City Council expressed cautious optimism on Tuesday, Nov. 27 about a plan to help optimize decision-making about delivering public services and addressing costly deferred maintenance of public facilities.
The city’s Strategic Facilities Plan could shape a forthcoming joint planning process with the public schools.
The city government and school system manage a lot of real estate. An array of 166 properties, 93 percent of them owned rather than leased, include an array of facilities — fire and police stations, schools, libraries, offices, parking, etc. — plus numerous vacant lots. Many facilities are slated for major overhauls or replacement.
A condition assessment study of 109 city-owned facilities, not including school division facilities, reported an average building age of 62 years.

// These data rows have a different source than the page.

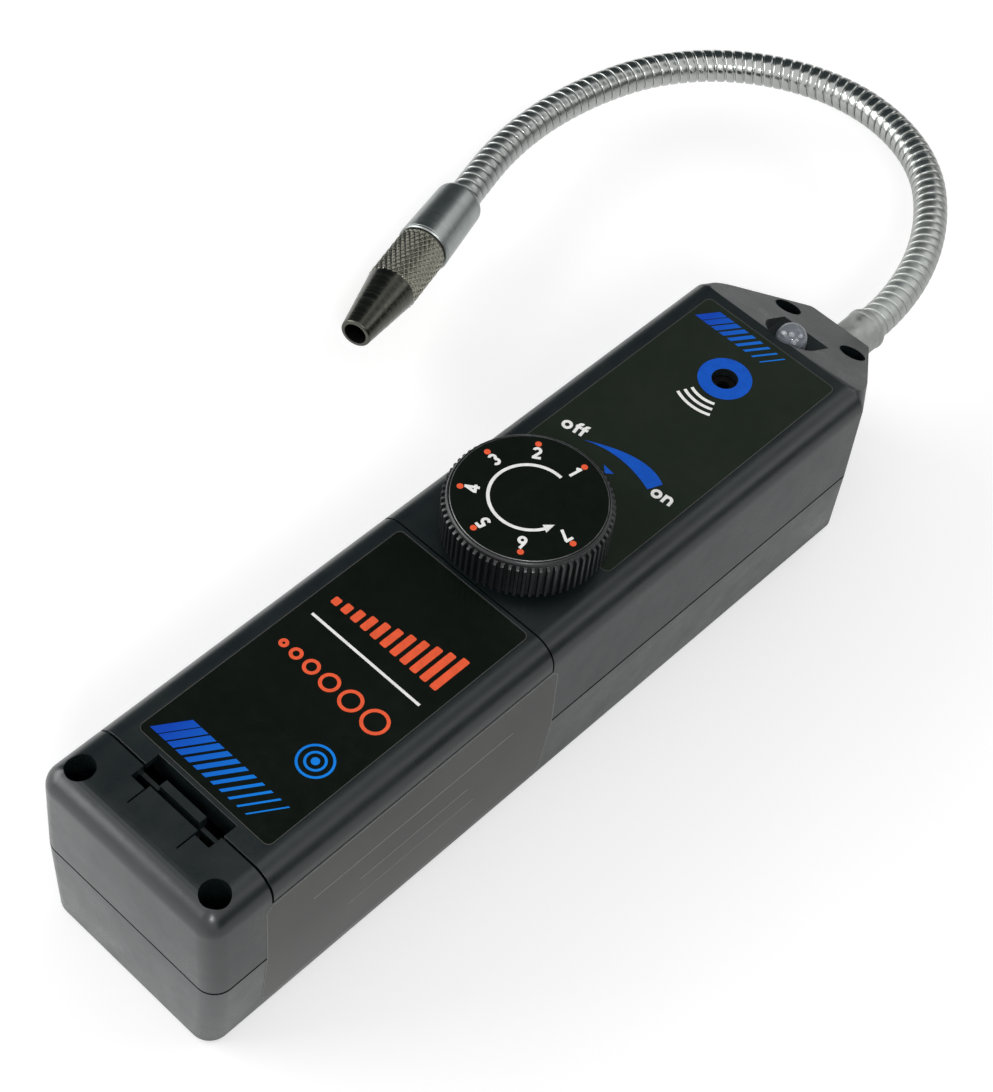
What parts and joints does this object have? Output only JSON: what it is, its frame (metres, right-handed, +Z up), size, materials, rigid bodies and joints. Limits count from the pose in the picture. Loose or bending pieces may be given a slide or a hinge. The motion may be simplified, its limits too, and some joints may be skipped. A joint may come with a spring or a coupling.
{
  "type": "refrigerant leak detector",
  "caption": "Handheld refrigerant leak detector: long plastic housing with sloping nose, ribbed dial knob, battery cover and a bent metal gooseneck ending in a knurled nozzle.",
  "frame": {"origin": "middle of the flat underside, straight below the knob axis", "axes": "+Y along the housing towards the nose, +Z up through the knob axis, +X to the right seen from the battery end"},
  "size_m": [0.1501, 0.3321, 0.0675],
  "materials": {
    "housing_plastic": "fine satin moulding",
    "knob_plastic": "satin moulding",
    "label_film": "printed film, half gloss",
    "side_label_film": "printed film, matte",
    "dial_print": "printed plate, half gloss",
    "screw_steel": "zinc plated",
    "contact_steel": "nickel plated",
    "board_laminate": "solder mask",
    "component_black": "moulded",
    "cell_wrap": "printed sleeve",
    "clear_lens": "clear epoxy",
    "satin_steel": "satin nickel",
    "neck_steel": "plated wound strip",
    "nozzle_metal": "dark nickel",
    "socket_resin": "moulded"
  },
  "bodies": {
    "housing": {"lower_shell": "housing_plastic", "upper_shell": "housing_plastic", "nose_label": "label_film", "side_label": "side_label_film", "housing_screw_near_left": "screw_steel", "housing_screw_near_right": "screw_steel", "housing_screw_nose_left": "screw_steel", "housing_screw_nose_right": "screw_steel", "board_screw_rear": "screw_steel", "board_screw_front": "screw_steel", "circuit_board": "board_laminate", "control_chip": "component_black", "buzzer": "component_black", "led_lamp": "clear_lens", "cell_near": "cell_wrap", "cell_far": "cell_wrap", "contact_near": "contact_steel", "contact_far": "contact_steel", "contact_spring": "contact_steel", "potentiometer": "contact_steel", "pot_washer": "screw_steel", "pot_nut": "screw_steel", "neck_ferrule": "satin_steel", "gooseneck": "neck_steel", "tip_sleeve": "satin_steel", "sensor_socket": "socket_resin", "sensor_tip": "satin_steel"},
    "cover": {"battery_cover": "housing_plastic", "cover_label": "label_film"},
    "knob": {"sensitivity_knob": "knob_plastic", "dial_disc": "dial_print", "pot_shaft": "satin_steel"},
    "nozzle": {"nozzle": "nozzle_metal"}
  },
  "joints": [
    {"name": "cover_tilt", "type": "hinge", "parent": "housing", "child": "cover", "pos_m": [0, -0.0182, 0.0535], "axis": [-1, 0, 0], "range_deg": [0, 45]},
    {"name": "knob_turn", "type": "hinge", "parent": "housing", "child": "knob", "pos_m": [0, 0, 0.0535], "axis": [0, 0, 1], "range_deg": [-300, 0]},
    {"name": "nozzle_slide", "type": "slide", "parent": "housing", "child": "nozzle", "axis": [0.2833, -0.9588, 0.0198], "range_m": [0, 0.008]}
  ]
}
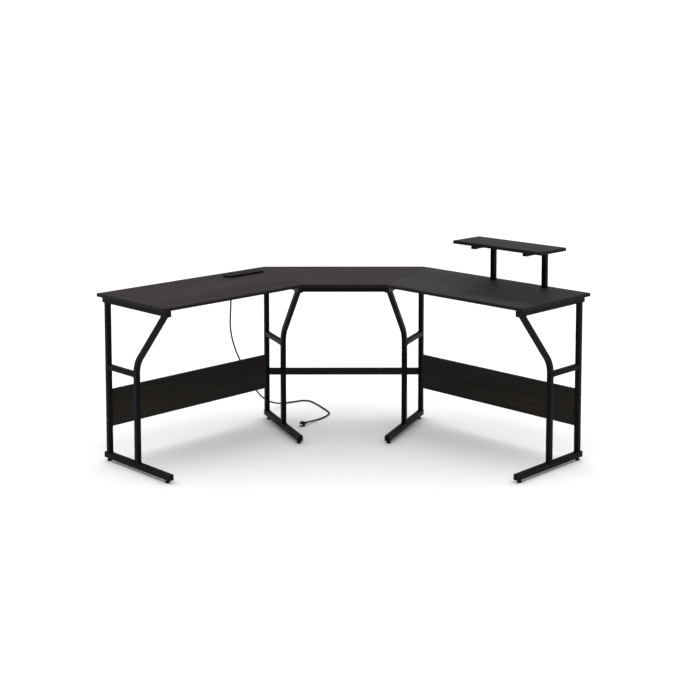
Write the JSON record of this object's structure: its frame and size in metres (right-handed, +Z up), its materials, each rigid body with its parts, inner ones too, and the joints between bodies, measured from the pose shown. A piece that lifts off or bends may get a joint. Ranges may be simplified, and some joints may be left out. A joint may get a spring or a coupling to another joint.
{
  "type": "corner desk",
  "caption": "Corner desk: two wings mitred to a trapezoid corner board on black steel frames, with modesty panels, a raised shelf, a mains strip and levelling feet.",
  "frame": {"origin": "on the floor under the middle of the desk's box, measured without the mains cord", "axes": "+X along the desk's longest extent, towards the wing with the shelf; +Y to the rear, where the corner board's straight edge is; +Z up"},
  "size_m": [2.1262, 1.2756, 0.921],
  "materials": {
    "laminate": "satin dark espresso wood-grain laminate",
    "steel": "satin black powder coat",
    "cap_plastic": "matte black moulded plastic",
    "foot_plastic": "matte black moulded plastic",
    "strip_plastic": "fine-textured black ABS",
    "socket_plastic": "smooth black moulded plastic",
    "cord_pvc": "black PVC",
    "pin_metal": "nickel-plated brass"
  },
  "bodies": {
    "root": {"corner_top": "laminate", "left_top": "laminate", "right_top": "laminate", "left_modesty_panel": "laminate", "right_modesty_panel": "laminate", "corner_rear_bar": "laminate", "shelf_board": "laminate", "corner_front_rail": "steel", "left_outer_foot_bar": "steel", "left_outer_top_bar": "steel", "left_outer_rear_tube": "steel", "left_outer_front_tube": "steel", "left_outer_cross_tube": "steel", "left_outer_front_end_cap": "cap_plastic", "left_outer_rear_end_cap": "cap_plastic", "left_inner_foot_bar": "steel", "left_inner_top_bar": "steel", "left_inner_rear_tube": "steel", "left_inner_front_tube": "steel", "left_inner_cross_tube": "steel", "left_inner_front_end_cap": "cap_plastic", "left_inner_rear_end_cap": "cap_plastic", "right_inner_foot_bar": "steel", "right_inner_top_bar": "steel", "right_inner_rear_tube": "steel", "right_inner_front_tube": "steel", "right_inner_cross_tube": "steel", "right_inner_front_end_cap": "cap_plastic", "right_inner_rear_end_cap": "cap_plastic", "right_outer_foot_bar": "steel", "right_outer_top_bar": "steel", "right_outer_rear_tube": "steel", "right_outer_front_tube": "steel", "right_outer_cross_tube": "steel", "right_outer_front_end_cap": "cap_plastic", "right_outer_rear_end_cap": "cap_plastic", "shelf_inner_post": "steel", "shelf_inner_arm": "steel", "shelf_outer_post": "steel", "shelf_outer_arm": "steel", "power_strip_housing": "strip_plastic", "power_strip_face": "strip_plastic", "power_strip_outlet_1": "socket_plastic", "power_strip_outlet_2": "socket_plastic", "power_strip_outlet_3": "socket_plastic", "power_strip_usb_module": "socket_plastic", "cord_strain_relief": "cord_pvc", "power_cord": "cord_pvc", "power_plug": "cord_pvc", "plug_blade_1": "pin_metal", "plug_blade_2": "pin_metal", "plug_earth_pin": "pin_metal"},
    "left_outer_rear_levelling_foot": {"left_outer_rear_levelling_foot": "foot_plastic"},
    "left_outer_front_levelling_foot": {"left_outer_front_levelling_foot": "foot_plastic"},
    "left_inner_rear_levelling_foot": {"left_inner_rear_levelling_foot": "foot_plastic"},
    "left_inner_front_levelling_foot": {"left_inner_front_levelling_foot": "foot_plastic"},
    "right_inner_rear_levelling_foot": {"right_inner_rear_levelling_foot": "foot_plastic"},
    "right_inner_front_levelling_foot": {"right_inner_front_levelling_foot": "foot_plastic"},
    "right_outer_rear_levelling_foot": {"right_outer_rear_levelling_foot": "foot_plastic"},
    "right_outer_front_levelling_foot": {"right_outer_front_levelling_foot": "foot_plastic"}
  },
  "joints": [
    {"name": "left_outer_rear_foot_screw", "type": "slide", "parent": "root", "child": "left_outer_rear_levelling_foot", "axis": [0, 0, -1], "range_m": [0, 0.01]},
    {"name": "left_outer_front_foot_screw", "type": "slide", "parent": "root", "child": "left_outer_front_levelling_foot", "axis": [0, 0, -1], "range_m": [0, 0.01]},
    {"name": "left_inner_rear_foot_screw", "type": "slide", "parent": "root", "child": "left_inner_rear_levelling_foot", "axis": [0, 0, -1], "range_m": [0, 0.01]},
    {"name": "left_inner_front_foot_screw", "type": "slide", "parent": "root", "child": "left_inner_front_levelling_foot", "axis": [0, 0, -1], "range_m": [0, 0.01]},
    {"name": "right_inner_rear_foot_screw", "type": "slide", "parent": "root", "child": "right_inner_rear_levelling_foot", "axis": [0, 0, -1], "range_m": [0, 0.01]},
    {"name": "right_inner_front_foot_screw", "type": "slide", "parent": "root", "child": "right_inner_front_levelling_foot", "axis": [0, 0, -1], "range_m": [0, 0.01]},
    {"name": "right_outer_rear_foot_screw", "type": "slide", "parent": "root", "child": "right_outer_rear_levelling_foot", "axis": [0, 0, -1], "range_m": [0, 0.01]},
    {"name": "right_outer_front_foot_screw", "type": "slide", "parent": "root", "child": "right_outer_front_levelling_foot", "axis": [0, 0, -1], "range_m": [0, 0.01]}
  ]
}
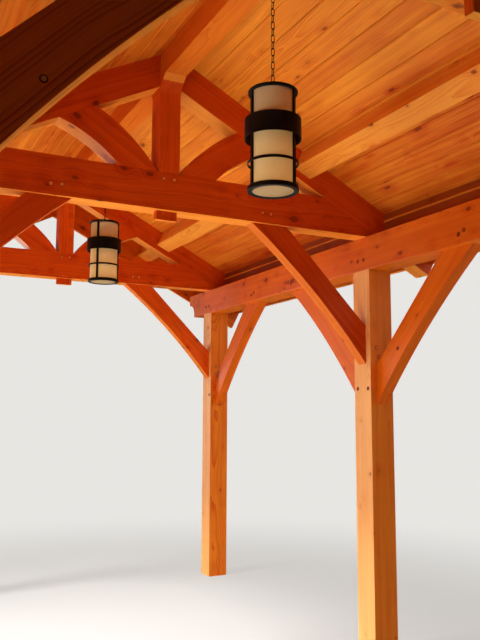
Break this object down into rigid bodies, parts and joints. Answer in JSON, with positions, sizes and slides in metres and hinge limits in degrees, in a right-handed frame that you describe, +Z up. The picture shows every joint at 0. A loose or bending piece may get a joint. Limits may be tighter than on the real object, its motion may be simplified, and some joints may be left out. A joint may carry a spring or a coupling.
{
  "type": "porch canopy",
  "caption": "Timber-framed porch canopy with a pitched boarded roof on square posts, king post trusses, arched braces and hanging lanterns.",
  "frame": {"origin": "middle of the canopy's bounding box in plan, at the feet of the posts", "axes": "+X across the canopy to the right, seen from the wall end; +Y along the ridge from the wall end to the far gable; +Z up"},
  "size_m": [4.4376, 6.623, 3.9732],
  "materials": {
    "timber": "stained and oiled timber",
    "boards": "stained ceiling boards",
    "shingles": "mineral granules on roofing felt",
    "bronze": "satin dark bronze paint",
    "frosted_glass": "frosted, cream"
  },
  "bodies": {
    "root": {"post_far_left": "timber", "post_far_right": "timber", "post_middle_left": "timber", "post_middle_right": "timber", "post_near_left": "timber", "post_near_right": "timber", "plate_left": "timber", "plate_right": "timber", "tie_beam_far": "timber", "tie_beam_middle": "timber", "tie_beam_near": "timber", "king_post_far": "timber", "king_post_middle": "timber", "king_post_near": "timber", "truss_pendants": "timber", "rafters_far": "timber", "rafters_middle": "timber", "rafters_near": "timber", "struts_far": "timber", "struts_middle": "timber", "struts_near": "timber", "tie_braces_far": "timber", "tie_braces_middle": "timber", "tie_braces_near": "timber", "plate_braces_left": "timber", "plate_braces_right": "timber", "ridge_beam": "timber", "purlin_left": "timber", "purlin_right": "timber", "roof_deck_left": "boards", "roof_deck_right": "boards", "roof_covering": "shingles", "eave_fascias": "boards", "barge_board_left": "timber", "barge_board_right": "timber", "frieze_boards": "boards", "lantern_roses": "bronze", "lantern_far_chain": "bronze", "lantern_far_frame": "bronze", "lantern_far_band": "bronze", "lantern_far_glass": "frosted_glass", "lantern_near_chain": "bronze", "lantern_near_frame": "bronze", "lantern_near_band": "bronze", "lantern_near_glass": "frosted_glass"}
  },
  "joints": []
}
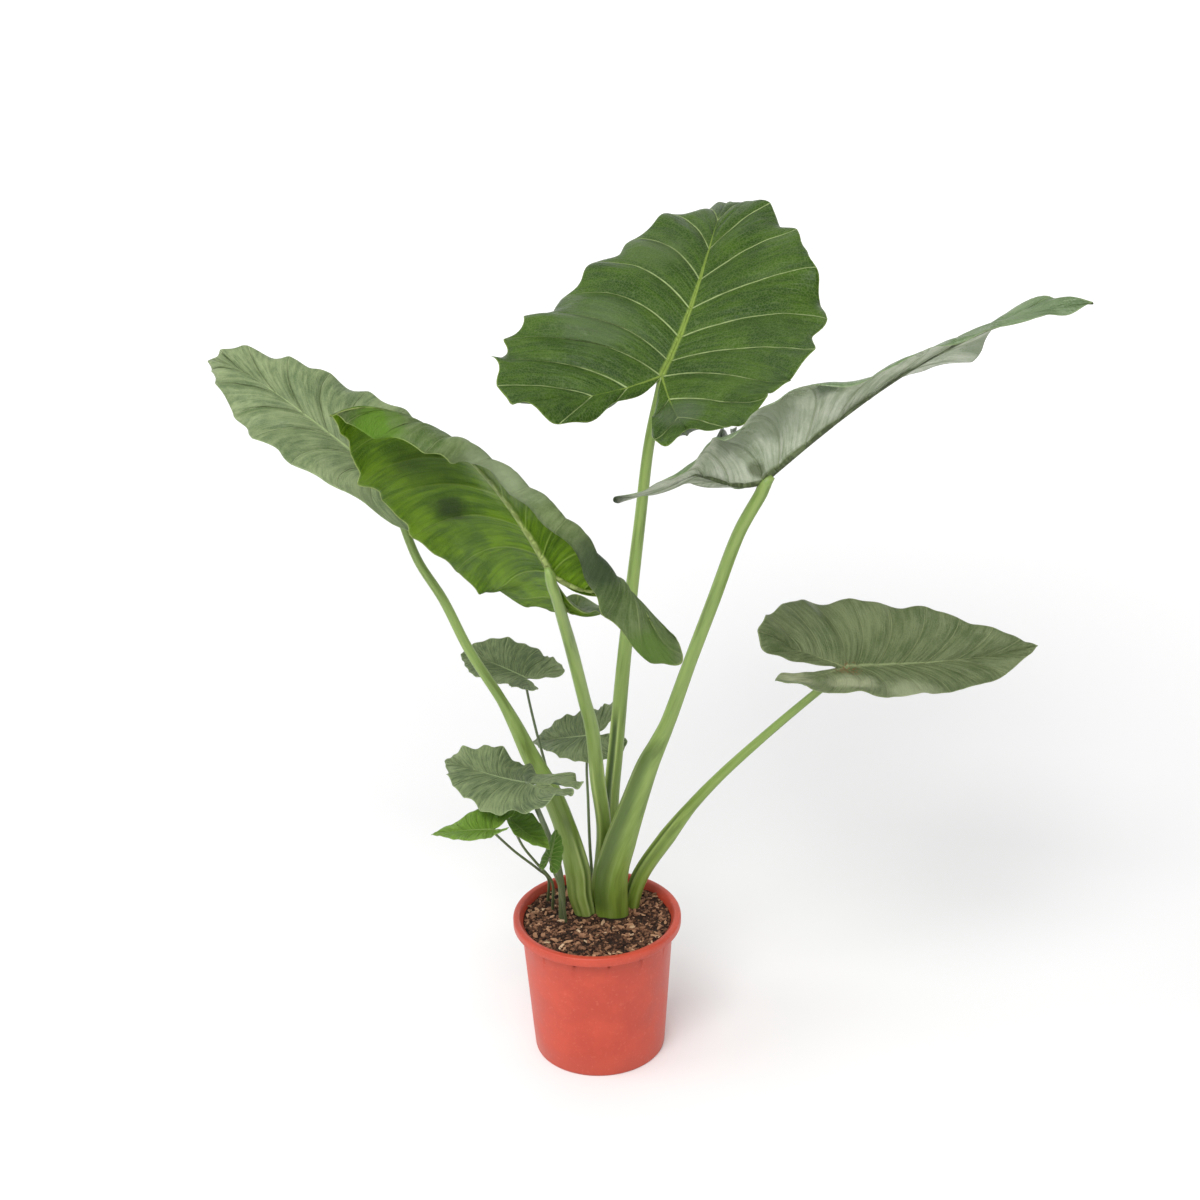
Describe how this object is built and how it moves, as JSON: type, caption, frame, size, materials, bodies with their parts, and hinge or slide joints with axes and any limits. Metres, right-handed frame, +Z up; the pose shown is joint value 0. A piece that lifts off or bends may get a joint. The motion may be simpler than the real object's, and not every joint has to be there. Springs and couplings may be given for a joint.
{
  "type": "potted alocasia plant",
  "caption": "Tall alocasia with large wavy arrow-shaped leaves on long sheathed stalks and small young leaves, growing in bark soil in a round plastic nursery pot.",
  "frame": {"origin": "middle of the pot's flat underside", "axes": "+Z up the plant, +X to the right and +Y to the back of the view it is shown from"},
  "size_m": [0.99, 0.6917, 1.0012],
  "materials": {
    "pot": "satin terracotta red injection-moulded plastic",
    "soil": null,
    "blade": null,
    "young_blade": null,
    "stalk": null
  },
  "bodies": {
    "root": {"pot": "pot", "soil": "soil", "blade_top": "blade", "stalk_top": "stalk", "blade_right": "blade", "stalk_right": "stalk", "blade_front": "blade", "stalk_front": "stalk", "blade_left": "blade", "stalk_left": "stalk", "blade_low_right": "blade", "stalk_low_right": "stalk", "blade_small_back_left": "blade", "stalk_small_back_left": "stalk", "blade_small_back": "blade", "stalk_small_back": "stalk", "blade_small_left": "blade", "stalk_small_left": "stalk", "blade_young_left": "young_blade", "stalk_young_left": "stalk", "blade_young_front": "young_blade", "stalk_young_front": "stalk", "blade_young_curled": "young_blade", "stalk_young_curled": "stalk"}
  },
  "joints": []
}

About two-thirds received letter grades of C, D or F. The new plan estimates the city must invest $201 million over 10 years to maintain current conditions; $286 million to attain B-grades; $351 to attain A-grades.
The school division is currently assessing its facilities using a comparable system, so that council can make apples-to-apples decisions about relative priorities, said Jeremy McPike, the city’s general services director. Though the division doesn’t expect the results until around springtime, similarly assessments are likely.
The schools’ work will “augment” the city’s, said McPike. Eventually they’d mesh together in a long-term Joint Facilities Master Plan. A joint plan would, based on development and population forecasts and targets, help determine where core services and facilities should be best located to serve Alexandrians over the next 20-30 years. It would help identify “opportunities to bundle projects for efficiency in execution” and use of scarce land, according to an advisory task force’s report.
Aiming to take a step in this direction, the city is considering how to redeploy its assets, rather than fixing or replacing ailing facilities. Redeployment could entail co-location or consolidation of services, both within and between departments, and shifting facilities to fill service gaps in the West End.
The city’s Department of Community and Human Services, currently spread across seven sites, would prefer a consolidated facility in the West End. Because it offers related services, the Alexandria Health Department, currently located at two sites, would prefer co-location with DCHS. Authorization for this consolidation is all but a done deal, though the specific site isn’t yet publicly disclosed, said Mayor Allison Silberberg.
What the plan calls the “Witter/Wheeler Campus” along Duke Street is home to 15 city and schools properties. As the single largest, contiguous publicly-owned area, it’s long been considered a golden opportunity for what the plan calls “space synergies.” For example, various vehicle fleets, like city and school buses, could share parking areas and maintenance facilities under an alternating work schedule.
City and school officials generally support co-locating or jointly acquiring other properties as well, though details still need ironing out. For example, Ferdinand T. Day Elementary School occupies the first four floors of a six-story converted office building. City staff considered though ultimately rejected various options of what it might put on the top two floors. They couldn’t determine how adequately to separate children from the comings and goings of another public use, said Mignon Anthony, the schools’ COO.
In a separate study, staff will recommend how to reconfigure city hall’s interior layout and department location to streamline citizens’ customer service experience. Council members generally agree that core political activities — council meetings and offices, the city manager’s office — would remain at city hall. But other services, like finance and code administration, might relocate elsewhere, perhaps through satellites.
“I want to make sure that we’re not viewing these departments as monoliths,” said Vice Mayor Justin Wilson. For instance, “we can be a lot more deliberate about how we approach” the use of libraries and recreation centers as “portals for a lot of those other services.”
“I’m very interested to see the creativity [in terms of public-private partnerships] that can come from the private sector being a part of the conversation,” said Councilman John Chapman.
Councilman Paul Smedberg expressed doubt about the new plan’s usefulness, since it lacks a definite plan about city hall’s future.
“We have to start somewhere,” though it’s a “living document,” replied McPike.
Council will vote on the strategic plan’s final iteration at its legislative meeting on Tuesday, Dec. 11.